Wow, it sounds pretty easy since there is this healthy competitive market for broadband, users can just pick the best of the bunch.

I live in Philadelphia which is a Comcast town. If Comcast starts shaping traffic and degrading my experience in favor of whatever their ‘preferred content’ turns out to be, I’ll just dump them and get…um…not get online anymore. At least once I stop spending time online I’ll have more time to reflect on the beautifully rational US free market system.

In the US, we’re still waiting for ‘real’ broadband like other civilized countries have (where both up and down speeds are measured in Mbps). Seems a little early to start arbitrarily degrading the end-user’s experience of competitor’s content.

@Joe Weisenthal:
I’m not sure what you find so incoherent about “Prioritizing all applications of a certain general type, such as streaming video” and “Providing managed IP services and proprietary content (like IPTV)” both being “okay” in Google’s book (direct quotes from the Google link). They seem to be plainly saying, if you are giving priority on the network to video, you have to do it for all video generally and not on a provider by provider basis.

Alex says:

Re: Free Market

The problem is when you have a small town in which there is only one or two ISP’s for cable internet. How do you prevent them from combining forces for the sake of profit? In a large town what you said works, but not for the little guys. And that’s who we protect by making these rules and regulations.

Anonymous Coward says:

Why does any of this matter? It is irrelevant.

Here is the only question to ask yourself:

Are you getting what you were promised, and what you paid for? Then who cares what kind of prioritization they do?

If you do not take any extra services from your ISP, then youll still get all the bandwidth you were promised–or else theyre violating their agreement with you.

I would be ok with the ISP setting aside 50% of your bandwidth for DEDICATED FAST LANES for their own IPTV and VOIP services–IF they doubled our total available bandwidth at the same time.

Well, hell, they already do that! The bulk of the bandwidth on your cable line is consumed by TV services theyre trying to sell you. Absent those they could give you tons more bandwidth.

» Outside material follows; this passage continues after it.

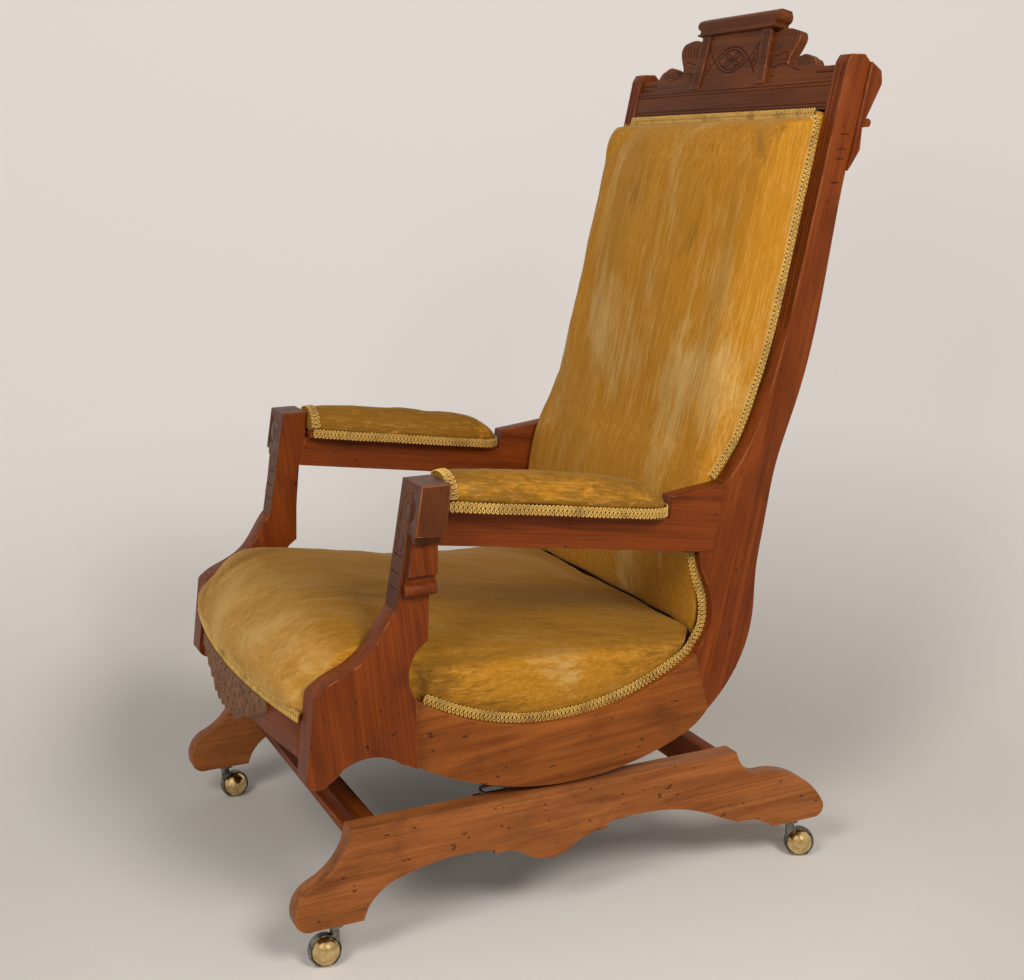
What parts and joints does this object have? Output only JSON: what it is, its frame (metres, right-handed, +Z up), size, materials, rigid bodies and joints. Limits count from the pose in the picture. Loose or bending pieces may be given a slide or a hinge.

This is what defines good behavior and bad behavior, according to me: if youre getting what you paid for, while the options are not limited in a way which destroys the vitality of the market by stifling our ability to choose and pay for vitality, then whatever stupid stuff your ISP does is OK. Who cares! I don’t have roadrunner’s browser extensions “provided by roadrunner” and system checking and housecall bullcrap installed.. I dont take their cable TV service.. who cares! I pay for my premium tier of Internet, and for gods sake it’s _INDISPENSABLE_ I would pay five times as much for ten times less if that was my only choice, and still count it a bargain.